# Extending wiring for a wall move? Junction Box?



## nap (Dec 4, 2007)

what are you doing with the switches? I would think you would not want to move the switches to the other side of the pass through. Too far away from the entrance to either room.


If you frame to allow the switches to stay roughly where they are, can you run the other NM down the same stud?

If you do need to extend the wires, yes, a junction box would be needed. It must remain accessible.


----------



## McSteve (Dec 8, 2009)

You've pretty well identified your two choices; if you don't want to re-run longer cables, you'll need to splice in some additional cable. Splices need to be done inside a junction box, and those junction box must remain accessible once the wall is closed up.


----------



## Evil Scotsman (Nov 4, 2009)

This may seem REALLY REALLY STUPID to you guys!!! But how would I leave them accessible without having a bug ugly octagon box sticking out of the wall? :whistling2:


----------



## nap (Dec 4, 2007)

you use a box IN the wall and put a blank cover that matches your other trim plates. It's not invisible but not that bad either.

and no octagon boxes.


----------



## Evil Scotsman (Nov 4, 2009)

IS it possible, (I am new to electrical) to add an outlet where the junction box is and make it functional? Just so there isn't a blank plate? I don't know I am only asking?


----------



## nap (Dec 4, 2007)

Evil Scotsman said:


> IS it possible, (I am new to electrical) to add an outlet where the junction box is and make it functional? Just so there isn't a blank plate? I don't know I am only asking?

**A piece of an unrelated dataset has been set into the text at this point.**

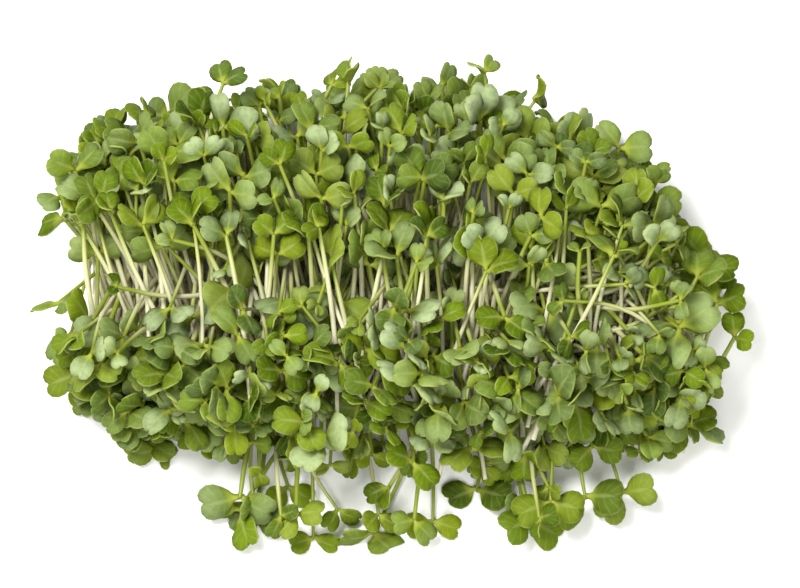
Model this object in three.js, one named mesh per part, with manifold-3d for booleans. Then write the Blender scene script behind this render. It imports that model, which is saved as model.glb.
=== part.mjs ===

if it is a receptacle circuit, absolutely. If the circuit feeds something else, you would have to make sure adding a recep would not cause some sort of problem.

I see 3 cables running down that center stud though. Be very careful of box fill if you are considering running all those cables through one box.


----------



## Evil Scotsman (Nov 4, 2009)

nap said:


> if it is a receptacle circuit, absolutely. If the circuit feeds something else, you would have to make sure adding a recep would not cause some sort of problem.
> 
> I see 3 cables running down that center stud though. Be very careful of box fill if you are considering running all those cables through one box.


Nap THANK YOU! I was just rereading all the posts and the one that you said about framing to keep the switches on the wall they are located makes EXCELLENT sense! That is definately doable! As to the other three wire, I know for a fact that at LEAST ONE of them goes to an outlet on the kitchen side. When I go up the house tonight I will check the other two. So it is acceptable to run them into two junction boxes?!


----------



## nap (Dec 4, 2007)

You can run them through one box if they fit or each through their own individual boxes. Do you know how to calculate wire fill?



With 3 cables, I would suggest using a 4 11/16X 2 1/8" box with a single gang plaster ring for the recep or blank cover. There is quite a bit of room for wire in them. (about 47 cu in)


----------